Evaporated H2O is a known greenhouse gas—a gas that absorbs and re-emits infrared radiation in Earth's atmosphere, thereby increasing temperatures (see our global warming fast facts).

But only now has a study uncovered evidence that water vapor is a major public enemy in Europe.

According to a team of Swiss scientists, heat from other greenhouse gases is causing more water to evaporate, releasing the vapor into the atmosphere above Europe. That vapor in turn, adds to the greenhouse effect, further warming the region.

Temperatures throughout the Northern Hemisphere have been increasing in recent years. But Europe has been heating up especially quickly, leading to studies, theories, and debate as to why.

In central Europe—Germany, Austria, Poland, Czech Republic, Slovakia, Hungary, Switzerland, and Slovenia—temperatures have risen three times faster than the average for the hemisphere has.

Some scientists have argued that Europe's rising temperatures are due to normal weather-circulation patterns. But the new study's results suggest that large-scale weather patterns are only a minor influence on the temperature increase, said lead researcher Rolf Philipona of the World Radiation Center in Davos Dorf, Switzerland.

"It is an experiment that clearly shows which factors are driving the higher temperatures. It is not the clouds, not the sun, not the aerosols. It is the increased greenhouse gases and the strong water vapor impact," Philipona said.

"We believe strongly that we are observing increased greenhouse effect," said Philipona, whose results were published this week in the journal Geophysical Research Letters.

An increase of greenhouse gases in the atmosphere, from car exhaust, industrial emissions, and other sources, has been observed throughout the planet since about 1960, Philipona said.

Vicious Cycle?

Lonnie Thompson, a climatologist at Ohio State University, said, "In the climate community, there has been debate as to whether water vapor is a slave to temperature."

"This research indicates that small changes in temperature, driven by greenhouse gases, put more water vapor into the atmosphere, which drives up the temperature more," said Thompson, who studies ice cores and glacier retreat in the tropics.

Under normal conditions, much of the heat that is emitted from the Earth's surface, called long-wave radiation, goes into the atmosphere and back out to space. But water vapor, carbon dioxide, and other greenhouse gases in the atmosphere absorb some of that heat, Thompson said.

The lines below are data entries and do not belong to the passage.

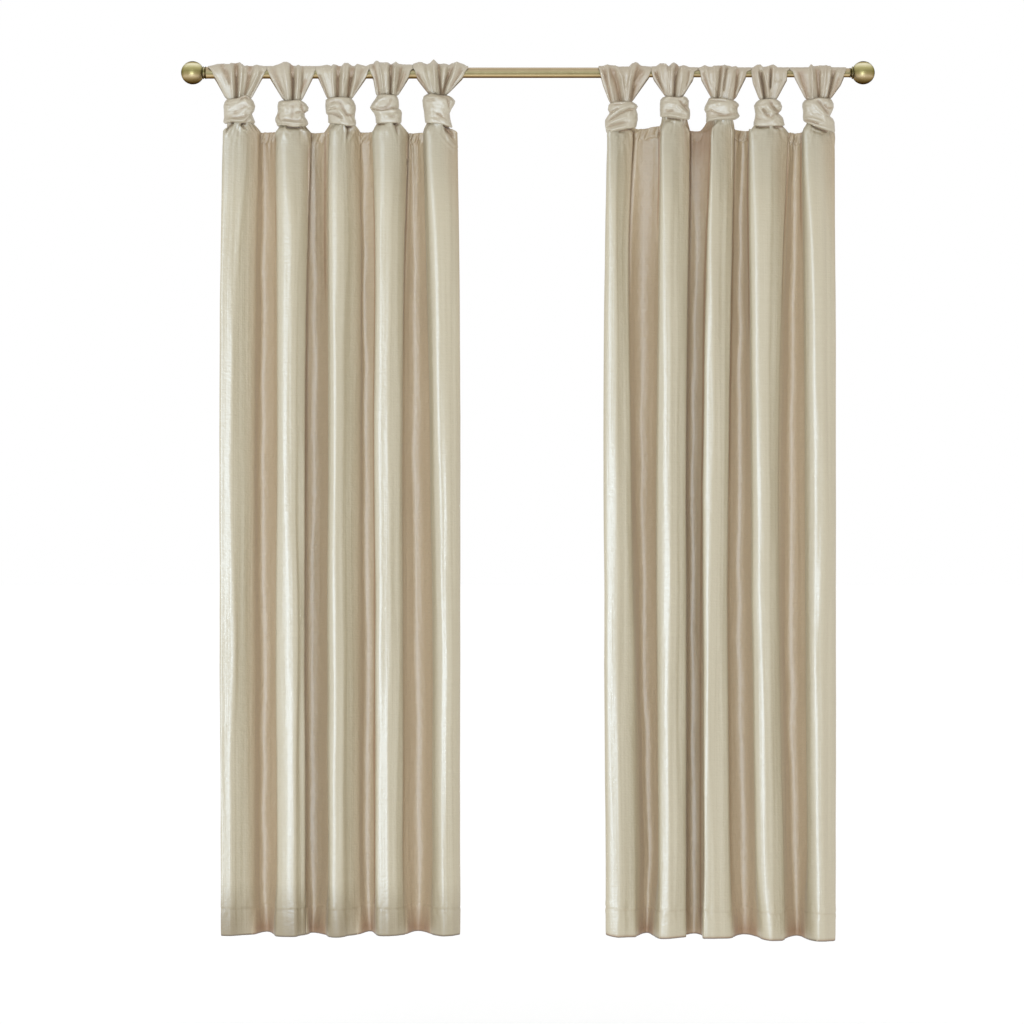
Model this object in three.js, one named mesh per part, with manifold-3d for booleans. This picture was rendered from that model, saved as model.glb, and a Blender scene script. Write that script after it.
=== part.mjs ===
// Pair of tab-top blackout curtain panels hung from one brass rod with ball ends.
// Millimetres, +Z up, +X to the right as seen from the room, +Y away from the room.
// The origin is the middle of the rod, on its axis.
import * as THREE from "three";
import Module from "manifold-3d";

const wasm = await Module();
wasm.setup();
const { Manifold, Mesh } = wasm;

// ---------------------------------------------------------------- rod and finials
const ROD_OUTER_D = 28.6; // left tube, 1 1/8 in
const ROD_MIDDLE_D = 25.4; // middle tube, 1 in
const ROD_INNER_D = 22.2; // right tube, 7/8 in
const TUBE_WALL = 1.1;
const ROD_LEFT_END = -786; // X of the left tube's outer end
const ROD_RIGHT_END = 786; // X of the right tube's outer end
const OUTER_TUBE_END = -214; // mouth of the left tube, behind the fifth tab
const MIDDLE_TUBE_END = 232; // mouth of the middle tube, behind the sixth tab
const TUBE_OVERLAP = 70; // length of each tube inside the next
const ROD_FACETS = 32;
const COLLAR_STEP = 1.6; // how much thicker than the tube the collar's first ring is
const COLLAR_STEP_WIDTH = 3.6;
const COLLAR_D = 31; // the collar's flange against the ball
const COLLAR_WIDTH = 4;
const PLUG_LENGTH = 18; // the collar's plug inside the tube
const BALL_D = 56.4;
const BALL_CENTRE_X = 819.4;
const PIECE_GAP = 0.3;

// ---------------------------------------------------------------- cloth
const PANEL_THICK = 2;
const TAB_THICK = 2.2;
const TAB_CLEARANCE = 2.2; // between the rod and the inside of a tab
const HEADING_Z = -146; // top edge of both panels
const HEM_Z_LEFT = -2105;
const HEM_Z_RIGHT = -2113;

// Heights at which the fold tables below give X.
const LEVEL_Z = [-150, -225, -433, -873, -1435, -1948, -2110];
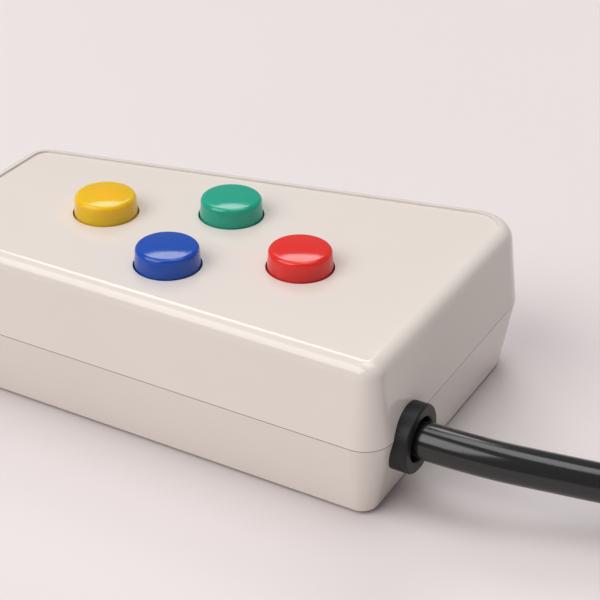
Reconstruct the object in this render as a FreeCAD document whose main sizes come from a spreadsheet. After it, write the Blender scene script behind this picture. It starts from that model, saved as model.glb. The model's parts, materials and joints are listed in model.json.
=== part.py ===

With an increased amount of water vapor in the atmosphere, more long-wave radiation is trapped, then emitted back to Earth, Thompson said. "So you have more energy to heat the Earth's surface."

By plotting recent climate data and geographical data, the researchers found that the increase in greenhouse gases in Europe has caused a major disruption in the natural cycle of water evaporating from the surface of the Earth.

The water cycle—in which water evaporates, rises into the atmosphere, and eventually returns to Earth in the form of precipitation—has been disrupted to the point where the water vapor itself is helping to fuel the temperature increase, Philipona said.

The Atlantic Coast: A Clue

The team reached its conclusion through a complex process of elimination.

They identified the various factors that influence temperature change, including cloud cover, air circulation, and greenhouse gases. Then the researchers cast each factor as an input in an equation whose result is temperature change.

The scientists examined climate change data for Europe, paying close attention to differences in temperature changes throughout the continent.

The researchers then plotted the average monthly temperatures for the years 1995 to 2002 for different areas of Europe, including the Alps and central Europe. They made similar graphs of monthly changes in humidity for the same areas.

While Europe's overall temperature has increased recently, not all regions have increased to the same degree. Some areas have even experienced a temperature decrease.

The team noted that air currents from the Atlantic Ocean in the west typically bring warm, humid air onto the continent, helping to warm the coast.

Even so, the greatest temperature increases were not near the Atlantic coast but farther east—in fact, some temperatures along the coast had actually decreased.

Finally, they concluded that what was different in Germany and Poland was the greater amount of water vapor being released into the atmosphere by forests and crops.

The increased humidity had driven the temperature up, Philipona said.

The scientists calculated that 70 percent of the recent increase in temperatures in central Europe is due to water vapor, and 30 percent is due to other greenhouse gases.